The racial divides will only come down, Deacon Byington added, when communities throughout the whole country grasp this lesson.
“If we’re followers of Christ, we must follow his example, and we must endure, and we must forgive.”
“In the wake of the tragedies in Minnesota, Louisiana and Dallas, we must all come together as people of faith to work towards peace through nonviolent solutions, within ourselves, our families, our communities, our country and the world,” Deacon Byington added. “In the end, there is one truth: From conception to natural death, all lives matter.”
In Memphis, Tenn., Police Chief Michael Rallings helped defuse a tense situation on July 11, when he joined demonstrators in prayer, embraced protesters from Black Lives Matter and led them to peacefully take their march off of a major highway.
Prayer Changes Hearts
These events were broadcast on television and the Internet. Memphis resident Frances Ginski was glued to her computer, watching the news broadcast live throughout the situation.
She told the Register it was a proud moment for her city, but it was also evidence of the transformative power of prayer to build bridges over the racial divide that she herself has experienced as a Catholic youth minister at St. Patrick’s Church in Memphis. She and her husband are both white, and the youth at their parish are either black or multi-racial. The conversations they have had with their youth have opened their eyes to realities about racism in society.
“I needed experiences and real people to change my perspectives,” she said. “It’s hard to believe that systemic racism exists until you have a conversation.”

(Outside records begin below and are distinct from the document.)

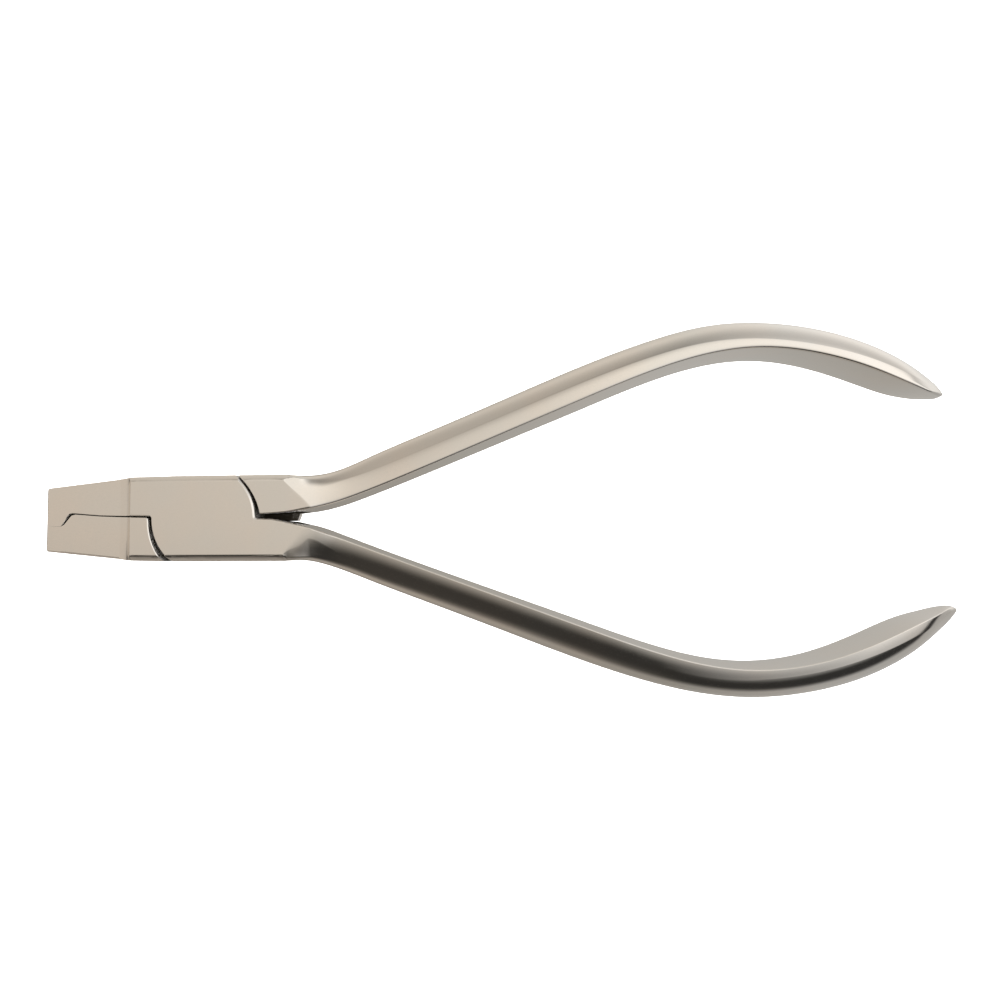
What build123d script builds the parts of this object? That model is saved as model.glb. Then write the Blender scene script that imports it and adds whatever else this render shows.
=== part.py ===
"""Lap-joint crimping pliers: two forged halves crossing at a flat circular lap,
held together by one shoulder screw put in from the rear.

Frame: origin on the pivot axis in the plane of the rear joint face, +X along the
tool towards the handles (jaws point to -X), +Y towards the handle of rear_half,
+Z up out of the front joint face. Millimetres.

Pieces
  front_half   upper jaw, front lap disc and the handle on the -Y side, one forging
  rear_half    lower jaw, rear lap disc and the handle on the +Y side, one forging
  pivot_screw  slotted shoulder screw: flush head, plain journal, threaded end
"""

import math
import os

from build123d import *

# ------------------------------------------------------------------ driving sizes
HEAD_T = 9.0          # thickness of the joint, rear face z=0 to front face z=9
Z_MID = HEAD_T / 2    # plane where the two laps slide on each other
LAP_GAP = 0.03        # each lap stands this far back from that plane
JAW_T = 6.8           # jaws are thinner than the joint
X_TIP = -26.95        # front end of the jaws
X_STEP = -12.0        # face edge of the step between jaws and joint
RAMP_R = 3.15         # concave radius at that step
RAMP_X = 2.40         # its length along X
W_HEAD = 6.75         # half width of the joint
W_STEP = 6.64         # half width at the step
W_TIP = 5.05          # half width of the upper jaw at its front end
W_TIP_LOW = 5.15      # and of the lower jaw
BEVEL_Y, BEVEL_Z = 1.05, 0.84   # bevel on the joint's four long edges
BEVEL_EASE = ((0.26, 0.0), (0.50, 0.24))    # its edge to the face is rolled over, see below
JAW_BEVEL = 0.30      # bevel on the jaws' long outer edges
DISC_JAW = 8.55       # radius of the lap discs on the jaws' side
DISC_GRIP = 8.34      # and on the handles' side
# bevels where a lap's parting line and arc meet the faces: disc handles' side, disc
# jaws' side, shoulder handles' side, shoulder jaws' side
LAP_BREAKS = (0.24, 0.12, 0.10, 0.12)
PLAN_R = 0.45         # corners of the laps' outlines, in plan
X_ROOT = 13.0         # where the joint block ends and the handle begins

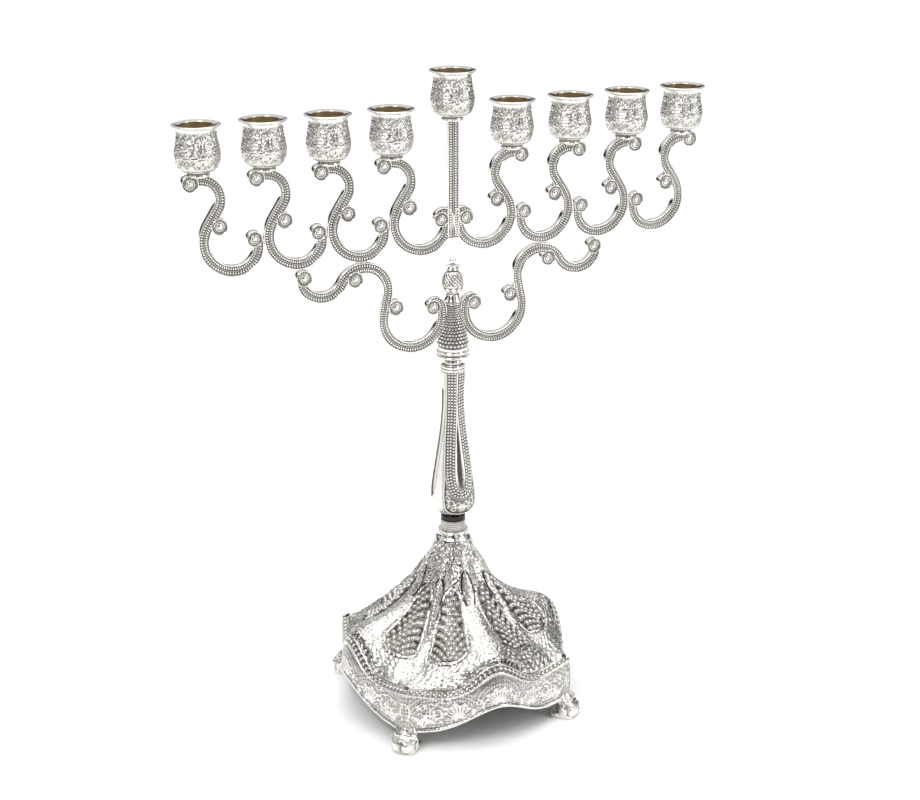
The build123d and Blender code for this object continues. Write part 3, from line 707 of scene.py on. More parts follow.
# ---------------------------------------------------------------- column
STEM_OUTLINE = [(5.9, 104.0), (7.9, 105.6), (10.3, 107.4), (11.9, 112.0), (11.6, 116.0), (10.5, 124.5),
                (8.3, 138.0), (6.3, 151.6), (5.4, 165.0), (5.9, 178.0), (6.2, 181.0)]
STEM_BOTTOM = 104.0
STEM_TOP = 181.0
STEM_ROWS = 240
STEM_SEGMENTS = 240
PANEL_BAND = [(2.75, 181.0), (2.65, 172.0), (2.65, 165.0), (2.95, 157.0), (3.7, 148.0), (4.5, 138.0),
              (5.0, 130.0), (4.95, 125.5), (3.9, 120.6), (2.0, 118.7), (0.0, 118.2)]
PANEL_BAND_HALF = 2.55
PANEL_BEAD_ROWS = (-1.45, 0.0, 1.45)
PANEL_BEAD_PITCH = 1.5
PANEL_FRAME = [(5.9, 181), (5.75, 165), (6.0, 156), (6.9, 146), (7.9, 135), (8.8, 124), (9.4, 116),
               (8.6, 110.5), (5.5, 107.6), (0, 107.0)]
FLUTE_MIDDLE = 143.5
FLUTE_REACH = 28.5


def filigree():
    """Rings, arcs and bars on the ground below the panel's band, for one half of the panel."""
    rings = [((2.2, 112.5), 1.5), ((5.6, 113.8), 1.5), ((4.3, 110.0), 1.1), ((7.6, 116.3), 1.2),
             ((7.6, 112.0), 1.0), ((6.9, 119.5), 0.9)]
    arches = [arc((0, 109.6), 1.5, 20, 160), arc((0, 109.6), 2.6, 30, 150)]
    bars = [[(0, 108), (0, 112.8)], [(-1.2, 108.6), (-2.0, 111.8)], [(-0.6, 108.3), (-1.0, 112.3)]]
    return mirrored([arc(centre, radius, 0, 360) for centre, radius in rings] + arches + bars)


def stem_point(outline, x, z, lift, facing):
    """The place on the stem's skin at a distance x round from the middle of a panel."""
    radius = np.interp(z, outline[:, 1], outline[:, 0])
    angle = facing * (x / radius - math.pi / 2)
    out, around = round_axis(angle)
    return out * (radius + lift)[:, None] + (0, 0, 1) * z[:, None], around, out


def stem_relief(outline, band):
    """Height and darkening of the stem's skin: two beaded panels, two flutes and their borders. The
    darkening is painted shade in the slots and along the flutes, and tarnish with painted shade on the band
    and ground, while the raised borders stay bright.
    """
    frame_line = smooth_curve(PANEL_FRAME, 160)
    angle = full_turn(STEM_SEGMENTS)
    # distance round from the middle of the nearer panel, front or back
    folded = np.abs((angle - math.pi / 2) % math.pi)
    folded = np.minimum(folded, math.pi - folded)
    radius = outline[:, 0:1]
    z = np.broadcast_to(outline[:, 1:2], (STEM_ROWS, STEM_SEGMENTS))
    x = folded[None] * radius
    to_band = Engraving(mirrored([band])).distance(x, z)
    to_border = Engraving(mirrored([frame_line])).distance(x, z)
    edge = np.interp(z, frame_line[::-1, 1], frame_line[::-1, 0])
    in_panel = step_between(edge - x, -0.1, 0.3) * step_between(z, 107.0, 107.8)
    rims = ridge(np.abs(to_band - PANEL_BAND_HALF), 0.45)
    slot_half = np.interp(z, [121.3, 126, 131, 145, 157.5], [0.0, 1.5, 1.65, 0.8, 0.0])
    slot = step_between(slot_half - x, -0.15, 0.45) * (z > 121) * (z < 158)
    in_band = step_between(PANEL_BAND_HALF - to_band, -0.2, 0.3)
    ground = in_panel * (1 - in_band) * (1 - slot) * step_between(z, 127, 122)
    tracery = ridge(Engraving(filigree(), 0.15).distance(x, z), 0.5) * ground
    # the flutes down the polished sides
    side = math.pi / 2 * radius - x
    flute_half = 2.5 * np.sqrt(np.clip(1 - (np.abs(z - FLUTE_MIDDLE) / FLUTE_REACH) ** 8, 0, 1))
    flute = np.clip(1 - (side / np.maximum(flute_half, 0.1)) ** 2, 0, 1) * (flute_half > 0.1)
    height = (0.3 * rims * in_panel * (1 - slot) - 0.22 * in_band * in_panel - 1.0 * slot + 0.3 * tracery
              - 0.2 * ground + 0.25 * ridge(to_border, 0.5) - 1.0 * flute)
    # painted shade: the slot dark, the band and ground darker round the beads and tracery, a dark line at
    # each flute's edge and one beside the border on the plain side
    shade = np.clip(0.75 * in_band * in_panel * (1 - rims) + slot + 0.75 * ground * (1 - tracery)
                    + 1.1 * ridge(np.abs(side - flute_half + 0.1), 0.3) * (flute > 0)
                    + 0.6 * ridge(to_border - 0.75, 0.45) * (side > 0), 0, 1)
    # painted shade: a wide dark streak near each flute's edge, grey down its hollow and grey over the plain
    # sides, with the raised border kept bright
    streak = ridge(np.abs(side - flute_half + 0.5), 1.0)
    shade = np.maximum(shade, (flute > 0) * (0.2 + 0.75 * streak))
    shade = np.maximum(shade, 0.14 * (1 - in_panel))
    return height, shade * (1 - ridge(to_border, 0.45))


def stem():
    """The baluster, with three rows of beads on the band of each panel."""
    outline = smooth_curve(STEM_OUTLINE, STEM_ROWS)
    band = smooth_curve(PANEL_BAND, 160)
    height, shade = stem_relief(outline, band)
    geometry = Geometry()
    turned(geometry, np.vstack([[(0, STEM_BOTTOM)], outline, [(0, STEM_TOP)]]), height, shade)
    left = branch_frame(band)
    for facing in (-1, 1):
        for sign in (-1, 1):
            for row in PANEL_BEAD_ROWS:
                track = band + left * row
                track = track[track[:, 0] > 0.35]
                track = resample(track, int(length_of(track) / PANEL_BEAD_PITCH))
                spots, around, out = stem_point(outline, track[:, 0] * sign, track[:, 1], -0.2, facing)
                geometry.stamp(SMALL_BEAD, spots, around, out, 0.66)
    return geometry.piece("baluster", beaded, replaces=["stem"])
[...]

Some of her youth have confided that they have experienced violence and deep poverty firsthand in their communities, but they are also afraid of the police.
Ginski added that there are many different small ways in which she has learned society tells black youth that they are treated as less than equal, even if legally those barriers don’t exist.
“There are borders that are visibly written in these kids’ consciousness,” she said.
She pointed out that, in Memphis, the parks, neighborhoods and community events are open to all, but her youth have told her they will avoid certain places because white people will look at them suspiciously and make it clear they don’t belong. Even some of Ginski’s own acquaintances question aloud why she associates with black youth from her parish.
Ginski and her husband are grateful for the youth they minister to, saying they have helped them become better Catholics. They have hope for the future, too. One young person texted her that he felt afraid amid all of the killings of police and black men in the news, but added, “I love you guys.”
“That meant a lot to me,” she said. “Together — all of us, with God’s grace to guide us — we’re building a bridge.”